*Data extract*
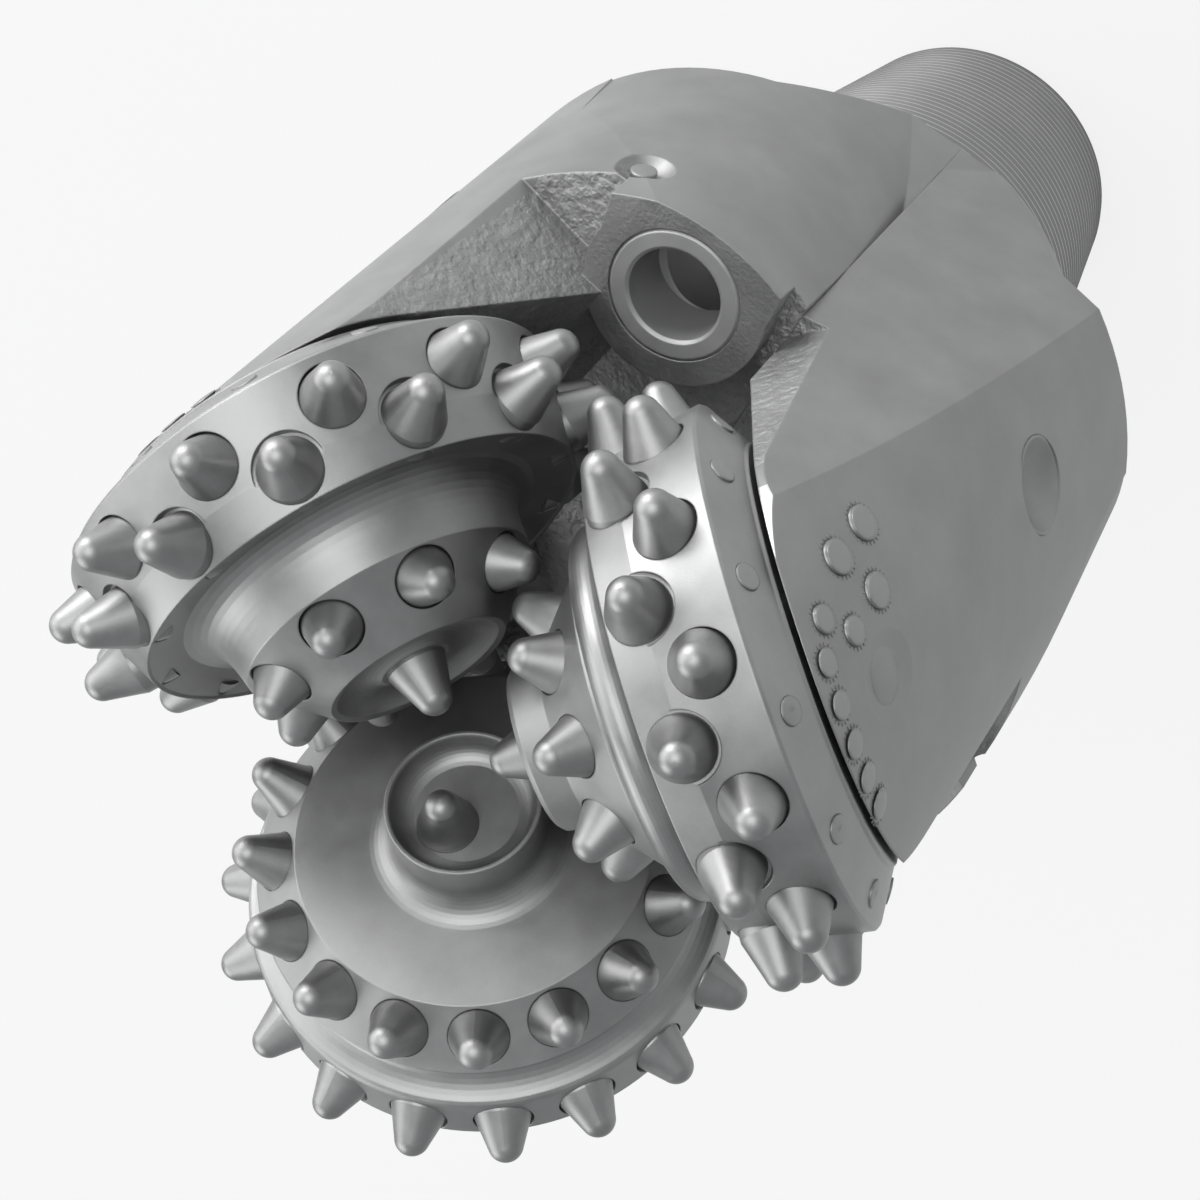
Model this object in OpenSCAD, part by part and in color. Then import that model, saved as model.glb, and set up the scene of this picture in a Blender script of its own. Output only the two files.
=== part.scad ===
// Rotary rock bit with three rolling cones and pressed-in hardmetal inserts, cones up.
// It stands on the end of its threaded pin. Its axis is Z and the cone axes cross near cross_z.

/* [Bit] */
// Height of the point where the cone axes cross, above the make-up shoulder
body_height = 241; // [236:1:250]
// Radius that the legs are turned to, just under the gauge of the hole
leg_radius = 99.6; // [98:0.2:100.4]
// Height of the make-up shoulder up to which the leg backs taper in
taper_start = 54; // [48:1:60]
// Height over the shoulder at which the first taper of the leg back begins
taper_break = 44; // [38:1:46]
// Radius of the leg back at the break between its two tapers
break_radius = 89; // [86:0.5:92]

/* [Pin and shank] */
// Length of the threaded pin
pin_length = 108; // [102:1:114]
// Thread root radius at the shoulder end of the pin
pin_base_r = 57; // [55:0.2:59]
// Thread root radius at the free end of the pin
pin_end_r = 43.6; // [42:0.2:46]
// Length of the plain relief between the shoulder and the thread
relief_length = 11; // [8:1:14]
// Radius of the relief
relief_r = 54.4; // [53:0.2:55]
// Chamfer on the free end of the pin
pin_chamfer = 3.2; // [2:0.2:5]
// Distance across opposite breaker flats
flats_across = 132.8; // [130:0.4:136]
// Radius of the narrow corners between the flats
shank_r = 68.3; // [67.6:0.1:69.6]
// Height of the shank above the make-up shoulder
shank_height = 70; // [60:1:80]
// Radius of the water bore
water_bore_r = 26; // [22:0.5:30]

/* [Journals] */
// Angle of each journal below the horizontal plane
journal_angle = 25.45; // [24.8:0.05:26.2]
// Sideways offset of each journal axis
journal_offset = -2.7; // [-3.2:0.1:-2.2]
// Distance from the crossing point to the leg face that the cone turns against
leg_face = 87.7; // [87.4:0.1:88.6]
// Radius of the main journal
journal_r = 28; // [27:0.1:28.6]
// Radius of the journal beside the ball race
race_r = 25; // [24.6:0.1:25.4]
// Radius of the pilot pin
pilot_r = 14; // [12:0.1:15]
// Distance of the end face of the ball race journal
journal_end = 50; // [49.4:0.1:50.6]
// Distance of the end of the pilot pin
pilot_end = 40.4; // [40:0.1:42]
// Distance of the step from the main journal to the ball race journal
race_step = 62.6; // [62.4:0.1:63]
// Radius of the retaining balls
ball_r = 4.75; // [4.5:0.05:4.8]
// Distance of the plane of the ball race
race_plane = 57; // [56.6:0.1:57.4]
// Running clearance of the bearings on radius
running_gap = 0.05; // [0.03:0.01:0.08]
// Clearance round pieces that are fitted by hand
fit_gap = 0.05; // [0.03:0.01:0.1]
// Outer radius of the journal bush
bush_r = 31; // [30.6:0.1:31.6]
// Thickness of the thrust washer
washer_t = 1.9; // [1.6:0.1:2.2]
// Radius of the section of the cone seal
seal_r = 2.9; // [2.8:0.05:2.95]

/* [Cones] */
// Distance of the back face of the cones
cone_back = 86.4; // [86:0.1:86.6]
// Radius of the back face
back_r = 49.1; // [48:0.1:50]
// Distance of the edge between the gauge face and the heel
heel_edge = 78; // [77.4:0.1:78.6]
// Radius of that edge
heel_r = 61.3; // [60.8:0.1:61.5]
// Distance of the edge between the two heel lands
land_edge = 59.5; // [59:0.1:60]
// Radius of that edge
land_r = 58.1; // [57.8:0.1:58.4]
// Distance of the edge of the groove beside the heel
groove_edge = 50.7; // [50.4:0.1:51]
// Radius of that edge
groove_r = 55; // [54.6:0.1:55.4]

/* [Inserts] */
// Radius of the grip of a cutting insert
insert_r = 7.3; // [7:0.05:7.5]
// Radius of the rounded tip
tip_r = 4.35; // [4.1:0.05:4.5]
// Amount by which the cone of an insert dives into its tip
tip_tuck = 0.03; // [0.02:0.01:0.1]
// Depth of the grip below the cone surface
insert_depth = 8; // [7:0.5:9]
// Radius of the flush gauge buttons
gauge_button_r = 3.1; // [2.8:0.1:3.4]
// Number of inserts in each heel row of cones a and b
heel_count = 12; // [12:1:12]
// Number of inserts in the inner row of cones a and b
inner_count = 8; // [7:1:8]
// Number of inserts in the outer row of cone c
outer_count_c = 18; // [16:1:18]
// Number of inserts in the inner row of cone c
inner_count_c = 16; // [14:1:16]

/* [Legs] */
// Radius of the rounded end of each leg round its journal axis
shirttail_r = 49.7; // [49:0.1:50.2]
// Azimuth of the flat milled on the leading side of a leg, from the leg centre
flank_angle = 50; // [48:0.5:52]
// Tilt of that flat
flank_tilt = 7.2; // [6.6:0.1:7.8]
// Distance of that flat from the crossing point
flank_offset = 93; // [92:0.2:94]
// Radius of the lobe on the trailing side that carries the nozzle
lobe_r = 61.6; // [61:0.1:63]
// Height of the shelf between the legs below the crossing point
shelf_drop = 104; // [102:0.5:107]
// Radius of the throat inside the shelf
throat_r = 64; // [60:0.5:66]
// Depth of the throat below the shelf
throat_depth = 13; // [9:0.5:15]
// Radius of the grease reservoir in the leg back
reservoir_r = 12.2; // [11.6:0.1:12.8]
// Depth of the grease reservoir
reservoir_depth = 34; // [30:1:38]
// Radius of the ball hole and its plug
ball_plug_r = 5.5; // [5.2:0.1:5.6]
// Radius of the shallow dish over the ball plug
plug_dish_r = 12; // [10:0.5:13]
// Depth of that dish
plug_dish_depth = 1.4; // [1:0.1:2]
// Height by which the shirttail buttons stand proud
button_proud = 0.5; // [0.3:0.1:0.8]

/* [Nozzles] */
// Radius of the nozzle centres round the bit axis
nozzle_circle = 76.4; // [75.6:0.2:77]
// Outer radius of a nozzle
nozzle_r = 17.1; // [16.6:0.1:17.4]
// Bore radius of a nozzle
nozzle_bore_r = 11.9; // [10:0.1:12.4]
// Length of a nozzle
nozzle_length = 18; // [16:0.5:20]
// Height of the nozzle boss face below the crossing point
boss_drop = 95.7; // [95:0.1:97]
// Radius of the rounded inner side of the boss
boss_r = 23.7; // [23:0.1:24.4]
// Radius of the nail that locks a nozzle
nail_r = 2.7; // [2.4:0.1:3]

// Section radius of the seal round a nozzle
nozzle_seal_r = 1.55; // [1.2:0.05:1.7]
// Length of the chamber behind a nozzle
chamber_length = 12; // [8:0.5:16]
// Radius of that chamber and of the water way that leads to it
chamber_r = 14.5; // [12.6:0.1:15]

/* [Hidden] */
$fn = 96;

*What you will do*
Find all the lines containing "part" in the material, then copy them.

*Correct response*
Model this object in OpenSCAD, part by part and in color. Then import that model, saved as model.glb, and set up the scene of this picture in a Blender script of its own. Output only the two files.
=== part.scad ===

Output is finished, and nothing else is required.